▶ **Task to carry out**: Make an exact copy of the lines below.

▶ **Supplied material**:
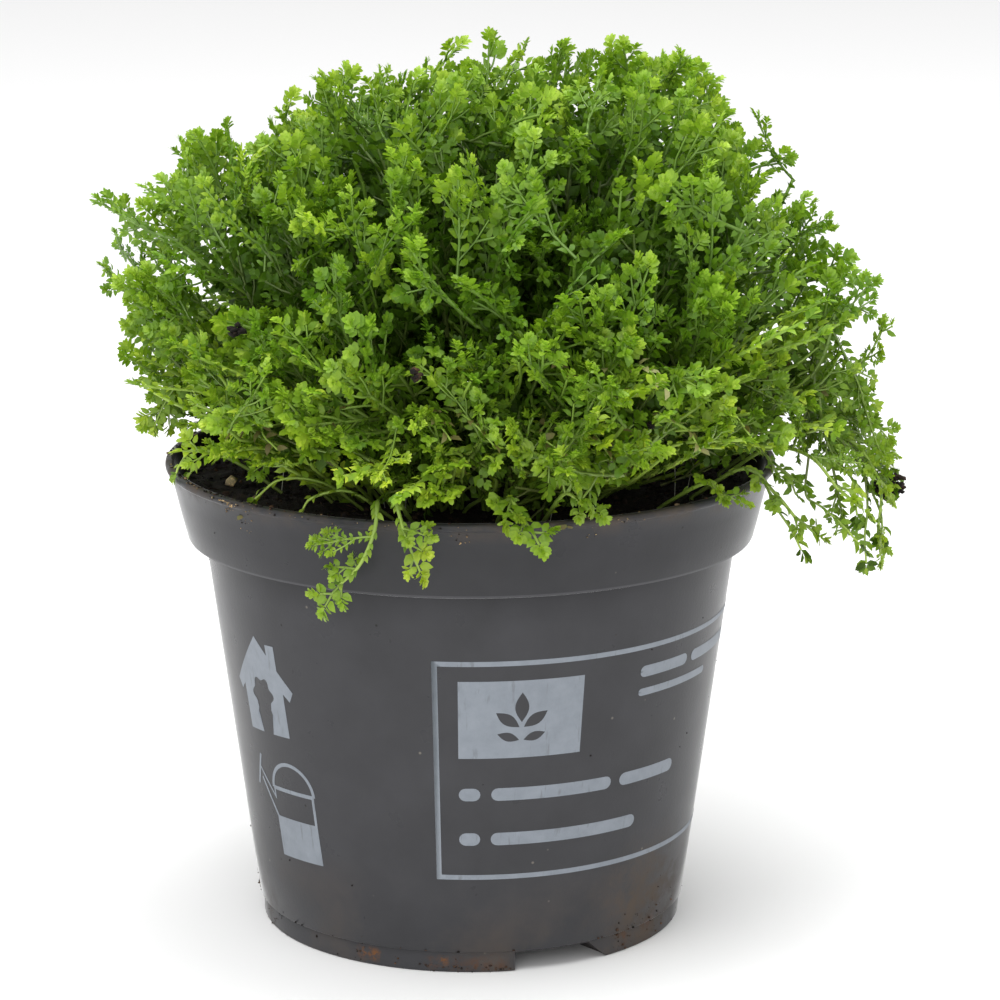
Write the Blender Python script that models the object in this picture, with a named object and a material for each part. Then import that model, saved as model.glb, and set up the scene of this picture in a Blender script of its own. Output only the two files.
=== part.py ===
"""Potted spikemoss in a 12 cm plastic nursery pot.

Frame: metres, +Z up, origin at the centre of the pot's underside, -Y is the
side seen in the photograph. The pot, the soil and the stems are separate
solids. The leafy stems stand in plain holes in the soil and follow one family
of flow lines that spreads from the soil to the surface of the plant's dome,
so neighbouring tufts never meet. Each tuft is a stem, a small dense core and
the toothed sprays that stand out of it.
"""
import math
import random

import bmesh
import bpy
import numpy as np

for old in list(bpy.data.objects):
    bpy.data.objects.remove(old, do_unlink=True)

MM = 0.001

# Dimensions, all in millimetres unless said otherwise
POT_SIDES = 40
RIM_R = 60.0            # outside of the rolled lip
POT_H = 92.75
LIP_Z = 91.0            # underside of the rolled lip
COLLAR_Z = 77.7         # underside of the collar
COLLAR_R = 55.9
WALL_TOP_R = 52.4
WALL_BOTTOM_R = 42.5
SEAM_Z = 4.3            # seam between the foot and the wall
FOOT_R = 41.8
WALL_T = 1.1
FLOOR_T = 1.3
GAP = 0.3               # clearance between touching pieces
SHARP = 28              # degrees, above which the pot's edges stay sharp

# Drainage channels under the floor, open at the foot
CHANNEL_H = 3.8
CHANNEL_AZ = (26.0, 146.0, 266.0)
CHANNEL_HALF = 14.0     # degrees, at the foot
CHANNEL_SLANT = 7.0     # degrees that the right end draws in at the top
CHANNEL_IN = 14.0       # radius at which a channel starts
CHANNEL_IN_HALF = 3.5   # half its width there
CHANNEL_OUT = 46.0      # radius to which the cut runs, past the foot
RIDGE_T = 1.2           # wall of the floor over a channel
DRAIN_AT = 31.0         # radius at which a drain hole stands
DRAIN_R = 3.2

SOIL_Z = 88.4           # mean height of the soil's surface
SOIL_R = 57.0
SOIL_RINGS = (45.0, 30.0, 15.0, 0.0)
HOLE_BOTTOM_Z = 77.0    # the holes in the soil that the stems stand in
HOLE_TOP_Z = 94.0
HOLE_R = 2.25
HOLE_SIDES = 5
STEM_R = 1.5
STEM_SIDES = 4
STEM_TOP_Z = 90.0       # where a stem leaves the soil

DOME_Z = 112.0          # centre of the dome's ellipse
DOME_R = 80.0
DOME_H = 65.0
RINGS = (               # dome angle from and to in radians, tufts
    (0.00, 0.20, 1),
    (0.20, 0.66, 6),
    (0.66, 1.18, 9),
    (1.18, 1.78, 12),
)
SPRAYS = 5              # in each tuft
U_MAX = RINGS[-1][1]
STEM_SPREAD = 36.0      # radius of the outer ring of stems in the soil
BLADE_T = 0.7

# The dome leans: its middle at each height, in X.
LEAN_Z = (95, 101, 118, 130, 140, 150, 160, 170, 178)
LEAN_X = (0, 4.5, 5.5, 3.0, 0.5, 1.5, 4.0, 9.0, 13.0)


# Materials
def material(name, rgb, rough):
    m = bpy.data.materials.new(name)
    m.use_nodes = True
    b = m.node_tree.nodes["Principled BSDF"]
    b.inputs["Base Color"].default_value = (*rgb, 1)
    b.inputs["Roughness"].default_value = rough
    b.inputs["Metallic"].default_value = 0.0
    return m


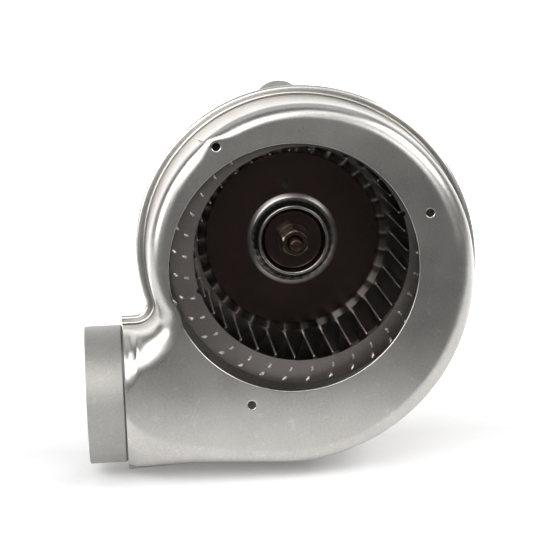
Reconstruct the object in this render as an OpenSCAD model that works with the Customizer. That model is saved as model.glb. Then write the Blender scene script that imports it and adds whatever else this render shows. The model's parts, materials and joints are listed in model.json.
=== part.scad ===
// Combustion fan: pressed steel scroll casing, centrifugal impeller and shaded-pole motor.
// Origin: centre of the inlet opening on the casing's front face.
// +Y runs into the casing along the shaft, +Z is up, the outlet points along -X.

/* [Casing] */
// Scroll radius at the tongue, measured from the shaft
scroll_r = 66; // [65:0.5:68]
// Growth of the scroll radius over the upper right quarter
scroll_step = 9; // [8:0.5:10]
// Radius of the scroll's last quarter, at the lower right
last_r = 82.6; // [81:0.1:84]
// How far the front wall leans in from the rim to the face
draft = 1.7; // [0:0.1:2]
// Sheet thickness of both half shells
sheet = 0.8; // [0.6:0.1:1]
// Outside radius of the pressed edge between face and wall
edge_r = 7; // [5:0.5:8]
// Width of the rim around the parting plane
rim_w = 3.8; // [3.4:0.1:4.4]
// Radius of the inlet opening
inlet_r = 52.7; // [50:0.1:53]
// Radius of the three screw holes in the face
screw_hole_r = 1.8; // [1.5:0.1:2.2]
// Distance of the screw holes from the inlet centre
screw_circle_r = 61.3; // [60.5:0.1:61.5]

/* [Outlet] */
// Outside radius of the outlet spigot
spigot_r = 30; // [29.5:0.1:30]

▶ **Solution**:
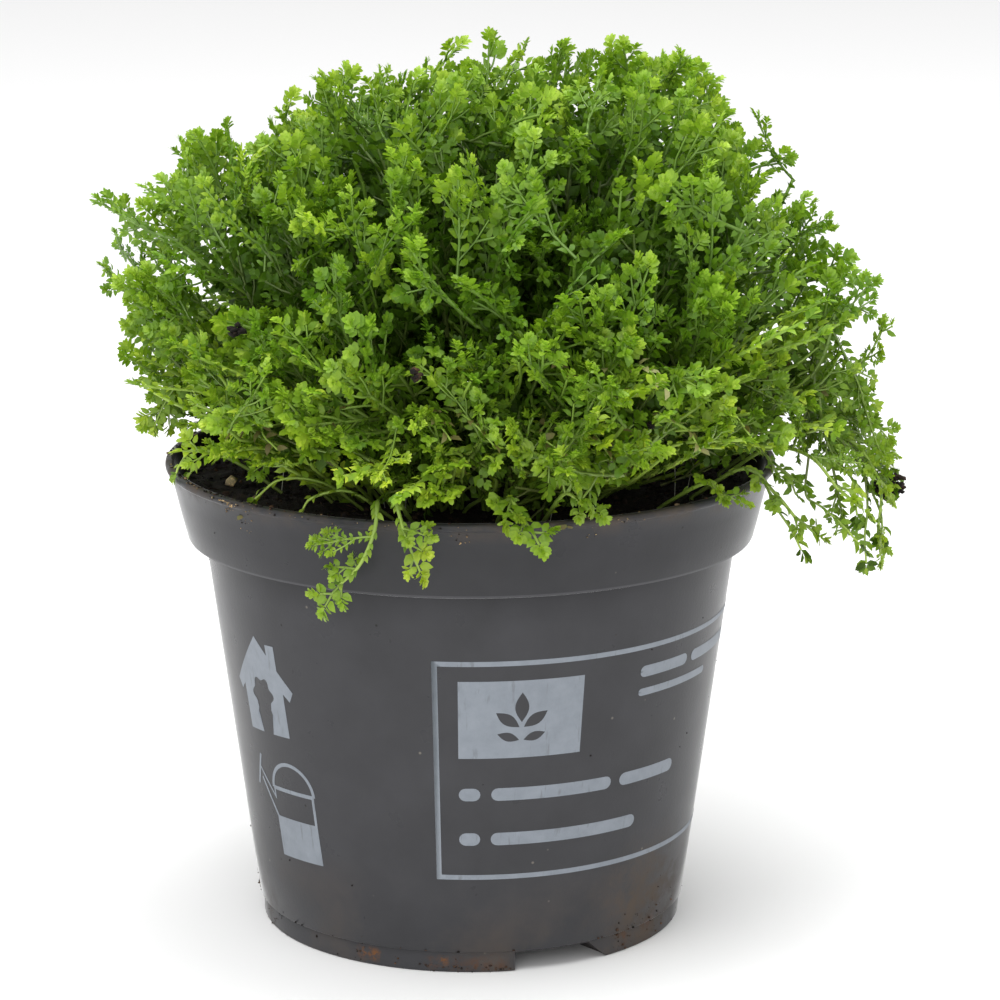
Write the Blender Python script that models the object in this picture, with a named object and a material for each part. Then import that model, saved as model.glb, and set up the scene of this picture in a Blender script of its own. Output only the two files.
=== part.py ===
"""Potted spikemoss in a 12 cm plastic nursery pot.

Frame: metres, +Z up, origin at the centre of the pot's underside, -Y is the
side seen in the photograph. The pot, the soil and the stems are separate
solids. The leafy stems stand in plain holes in the soil and follow one family
of flow lines that spreads from the soil to the surface of the plant's dome,
so neighbouring tufts never meet. Each tuft is a stem, a small dense core and
the toothed sprays that stand out of it.
"""
import math
import random

import bmesh
import bpy
import numpy as np

for old in list(bpy.data.objects):
    bpy.data.objects.remove(old, do_unlink=True)

MM = 0.001

# Dimensions, all in millimetres unless said otherwise
POT_SIDES = 40
RIM_R = 60.0            # outside of the rolled lip
POT_H = 92.75
LIP_Z = 91.0            # underside of the rolled lip
COLLAR_Z = 77.7         # underside of the collar
COLLAR_R = 55.9
WALL_TOP_R = 52.4
WALL_BOTTOM_R = 42.5
SEAM_Z = 4.3            # seam between the foot and the wall
FOOT_R = 41.8
WALL_T = 1.1
FLOOR_T = 1.3
GAP = 0.3               # clearance between touching pieces
SHARP = 28              # degrees, above which the pot's edges stay sharp

# Drainage channels under the floor, open at the foot
CHANNEL_H = 3.8
CHANNEL_AZ = (26.0, 146.0, 266.0)
CHANNEL_HALF = 14.0     # degrees, at the foot
CHANNEL_SLANT = 7.0     # degrees that the right end draws in at the top
CHANNEL_IN = 14.0       # radius at which a channel starts
CHANNEL_IN_HALF = 3.5   # half its width there
CHANNEL_OUT = 46.0      # radius to which the cut runs, past the foot
RIDGE_T = 1.2           # wall of the floor over a channel
DRAIN_AT = 31.0         # radius at which a drain hole stands
DRAIN_R = 3.2

SOIL_Z = 88.4           # mean height of the soil's surface
SOIL_R = 57.0
SOIL_RINGS = (45.0, 30.0, 15.0, 0.0)
HOLE_BOTTOM_Z = 77.0    # the holes in the soil that the stems stand in
HOLE_TOP_Z = 94.0
HOLE_R = 2.25
HOLE_SIDES = 5
STEM_R = 1.5
STEM_SIDES = 4
STEM_TOP_Z = 90.0       # where a stem leaves the soil

DOME_Z = 112.0          # centre of the dome's ellipse
DOME_R = 80.0
DOME_H = 65.0
RINGS = (               # dome angle from and to in radians, tufts
    (0.00, 0.20, 1),
    (0.20, 0.66, 6),
    (0.66, 1.18, 9),
    (1.18, 1.78, 12),
)
SPRAYS = 5              # in each tuft
U_MAX = RINGS[-1][1]
STEM_SPREAD = 36.0      # radius of the outer ring of stems in the soil
BLADE_T = 0.7

# The dome leans: its middle at each height, in X.
LEAN_Z = (95, 101, 118, 130, 140, 150, 160, 170, 178)
LEAN_X = (0, 4.5, 5.5, 3.0, 0.5, 1.5, 4.0, 9.0, 13.0)


# Materials
def material(name, rgb, rough):
    m = bpy.data.materials.new(name)
    m.use_nodes = True
    b = m.node_tree.nodes["Principled BSDF"]
    b.inputs["Base Color"].default_value = (*rgb, 1)
    b.inputs["Roughness"].default_value = rough
    b.inputs["Metallic"].default_value = 0.0
    return m


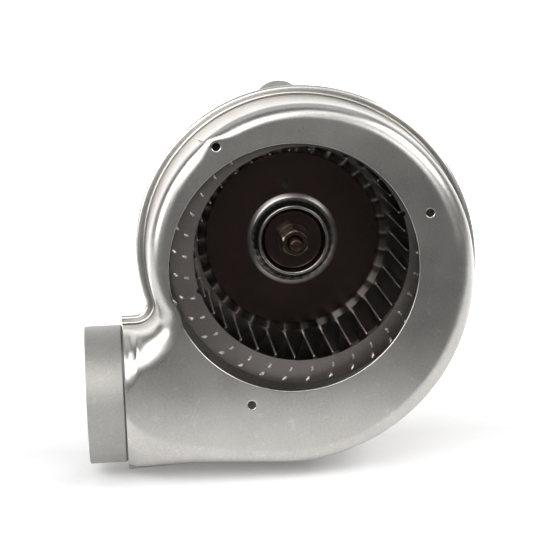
Reconstruct the object in this render as an OpenSCAD model that works with the Customizer. That model is saved as model.glb. Then write the Blender scene script that imports it and adds whatever else this render shows. The model's parts, materials and joints are listed in model.json.
=== part.scad ===
// Combustion fan: pressed steel scroll casing, centrifugal impeller and shaded-pole motor.
// Origin: centre of the inlet opening on the casing's front face.
// +Y runs into the casing along the shaft, +Z is up, the outlet points along -X.

/* [Casing] */
// Scroll radius at the tongue, measured from the shaft
scroll_r = 66; // [65:0.5:68]
// Growth of the scroll radius over the upper right quarter
scroll_step = 9; // [8:0.5:10]
// Radius of the scroll's last quarter, at the lower right
last_r = 82.6; // [81:0.1:84]
// How far the front wall leans in from the rim to the face
draft = 1.7; // [0:0.1:2]
// Sheet thickness of both half shells
sheet = 0.8; // [0.6:0.1:1]
// Outside radius of the pressed edge between face and wall
edge_r = 7; // [5:0.5:8]
// Width of the rim around the parting plane
rim_w = 3.8; // [3.4:0.1:4.4]
// Radius of the inlet opening
inlet_r = 52.7; // [50:0.1:53]
// Radius of the three screw holes in the face
screw_hole_r = 1.8; // [1.5:0.1:2.2]
// Distance of the screw holes from the inlet centre
screw_circle_r = 61.3; // [60.5:0.1:61.5]

/* [Outlet] */
// Outside radius of the outlet spigot
spigot_r = 30; // [29.5:0.1:30]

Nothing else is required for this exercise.